» Stated goal:
List each line of the data in which the string "that" appears.

» Data section:
----

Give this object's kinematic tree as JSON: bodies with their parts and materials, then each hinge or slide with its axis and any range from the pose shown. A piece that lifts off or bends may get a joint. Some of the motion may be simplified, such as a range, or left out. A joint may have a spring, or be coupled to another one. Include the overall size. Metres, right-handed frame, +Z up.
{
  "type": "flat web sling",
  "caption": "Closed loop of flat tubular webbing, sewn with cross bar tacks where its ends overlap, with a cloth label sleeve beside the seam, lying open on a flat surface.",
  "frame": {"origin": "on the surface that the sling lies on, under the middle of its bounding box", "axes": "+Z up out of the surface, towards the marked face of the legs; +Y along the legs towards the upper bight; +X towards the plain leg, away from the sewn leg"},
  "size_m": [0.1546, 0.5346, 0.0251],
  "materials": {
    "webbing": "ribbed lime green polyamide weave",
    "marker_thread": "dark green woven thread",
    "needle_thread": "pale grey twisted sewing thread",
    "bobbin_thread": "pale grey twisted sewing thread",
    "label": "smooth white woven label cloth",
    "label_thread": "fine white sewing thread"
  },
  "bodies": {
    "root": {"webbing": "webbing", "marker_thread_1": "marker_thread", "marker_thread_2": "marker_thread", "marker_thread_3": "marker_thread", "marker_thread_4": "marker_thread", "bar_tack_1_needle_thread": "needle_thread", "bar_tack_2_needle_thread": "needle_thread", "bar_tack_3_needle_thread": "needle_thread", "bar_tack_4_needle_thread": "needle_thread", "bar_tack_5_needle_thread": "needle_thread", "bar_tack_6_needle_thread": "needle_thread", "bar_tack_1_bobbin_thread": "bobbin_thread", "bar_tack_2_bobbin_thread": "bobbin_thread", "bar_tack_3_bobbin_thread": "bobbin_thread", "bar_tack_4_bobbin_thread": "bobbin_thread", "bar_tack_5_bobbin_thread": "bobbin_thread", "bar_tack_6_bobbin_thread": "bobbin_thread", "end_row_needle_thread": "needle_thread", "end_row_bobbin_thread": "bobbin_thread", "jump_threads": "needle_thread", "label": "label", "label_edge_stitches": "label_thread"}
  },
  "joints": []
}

----

» The solution:
Give this object's kinematic tree as JSON: bodies with their parts and materials, then each hinge or slide with its axis and any range from the pose shown. A piece that lifts off or bends may get a joint. Some of the motion may be simplified, such as a range, or left out. A joint may have a spring, or be coupled to another one. Include the overall size. Metres, right-handed frame, +Z up.
  "frame": {"origin": "on the surface that the sling lies on, under the middle of its bounding box", "axes": "+Z up out of the surface, towards the marked face of the legs; +Y along the legs towards the upper bight; +X towards the plain leg, away from the sewn leg"},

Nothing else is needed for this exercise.